- Official release poster
- Directed by: Andrew Ahn
- Written by: Joel Kim Booster
- Produced by: John Hodges; Brooke Posch; Tony Hernandez;
- Starring: Joel Kim Booster; Bowen Yang; Conrad Ricamora; James Scully; Margaret Cho;
- Cinematography: Felipe Vara de Rey
- Edited by: Brian A. Kates
- Music by: Jay Wadley
- Production company: Jax Media
- Distributed by: Searchlight Pictures
- Release date: June 3, 2022;
- Running time: 105 minutes
- Country: United States
- Language: English
- Budget: $10 million

= Fire Island (film) =

2022 film directed by Andrew Ahn

Fire Island is a 2022 American romantic comedy film directed by Andrew Ahn and written by and starring Joel Kim Booster. The film co-stars Bowen Yang, Conrad Ricamora, James Scully, and Margaret Cho. The plot follows a group of gay friends on vacation at the eponymous New York island, where romance becomes complicated by classism in a story inspired by Jane Austen's Pride and Prejudice. Distributed and produced by Searchlight Pictures, the film was released June 3, 2022 on Hulu, to generally positive reviews.

==Plot==
Every year, Noah and his close friends Howie, Luke, Keegan, and Max embark on a weeklong vacation to Fire Island, noted for its gay villages. The group takes the ferry from Sayville, New York on Long Island's South Shore to Fire Island Pines and reunite with their "house mother" Erin. Erin reveals that she has to sell her house, making this the last week they will spend together on the island. The group meets Charlie, a doctor, and his wealthy friends, including Will, a lawyer, and Cooper. Howie and Charlie take interest in each other. Noah decides that his mission for the trip is for Howie to get laid. Charlie invites the group to his house, where the group gets drunk, feeling condescended to by the other guests. Luke and Keegan cause a scene as Charlie and Howie get closer. Noah overhears Will criticizing the group, worrying that Charlie might get ripped off, and saying Noah is 'fine' but 'not hot enough to be that annoying'.

Howie spends the night in the bath tub and the next day, Noah goes to collect him. He invites Charlie and his friends to dinner at Erin's as a thank you for looking after Howie. At the grocery store, Noah meets Dex and they flirt.

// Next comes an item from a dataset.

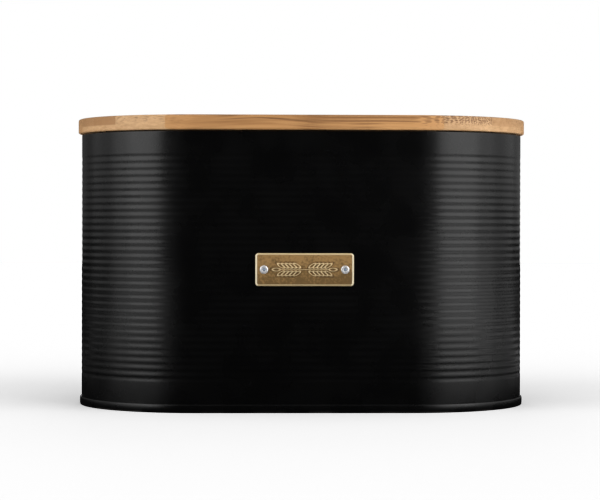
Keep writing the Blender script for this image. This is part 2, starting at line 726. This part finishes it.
def black_coat():
    """Satin black powder coat: a fine peel, uneven gloss and rubbed spots where the bin stands."""
    finish = Finish("black_coat")
    cloud = finish.noise(finish.stretched((24, 24, 24)), detail=4)
    peel = finish.noise(finish.stretched((0.9, 0.9, 0.9)), detail=2)
    grit = finish.noise(finish.stretched((0.28, 0.28, 0.28)), detail=1)
    foot = finish.remap(finish.axis("Z"), 0.9 * MM, 0.0)
    rubbed = finish.maths("MULTIPLY", foot, finish.remap(cloud, 0.45, 0.6))
    colour = finish.mix(cloud, (0.0006, 0.0006, 0.0007, 1), (0.0012, 0.0012, 0.0013, 1))
    colour = finish.mix(rubbed, colour, (0.045, 0.043, 0.04, 1))
    relief = finish.bump(peel, 0.006 * MM)
    relief = finish.bump(grit, 0.0015 * MM, relief)
    roughness = finish.remap(cloud, 0.3, 0.7, 0.25, 0.30)
    return finish.surface(Base_Color=colour, Roughness=roughness, Normal=relief, Specular_IOR_Level=0.5)


def tint(colour, red, green, blue):
    """A colour with its channels scaled."""
    return [colour[0] * red, colour[1] * green, colour[2] * blue, 1]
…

Upon discovering that Will dislikes Dex, Noah invites Dex to dinner as well. Charlie, Cooper, and Will arrive for dinner, and Will spots an Alice Munro book belonging to Noah. To both Will's and Noah's surprise, they hit it off by discussing books. Dex arrives, flanked by Luke and Keegan, making Will uncomfortable. Dex claims that Will judges him for making content on OnlyFans.

Howie tells the group that he and Charlie kissed, making Noah more intent on making the two a match. The group attends the weekly underwear party in Cherry Grove and do an assortment of illicit drugs. Cooper implies to Noah that he wants Will for himself and accuses Noah's growing attraction to Will of being based on money.

Noah meets up with Dex again. They head to the dark room to have sex, but Noah is distracted by Will and accidentally hits Dex in the nose. This causes a public confrontation between Cooper, Will, Dex, and Noah, during which Noah sees Charlie making out with another man who turns out to be Charlie's ex, Rhys. Noah gathers his intoxicated friends and a distraught Howie. Noah walks back to the Pines with Will and they fight. Noah accuses Will of being uptight and judgmental, and Will tells Noah that Noah is pretentious even if he pretends not to be. At an afterparty in the Pines, Howie and Noah fight. Howie wants to give up on searching for romance and tells Noah that their experiences are not the same just because they are both gay and Asian, citing issues of body dysmorphia.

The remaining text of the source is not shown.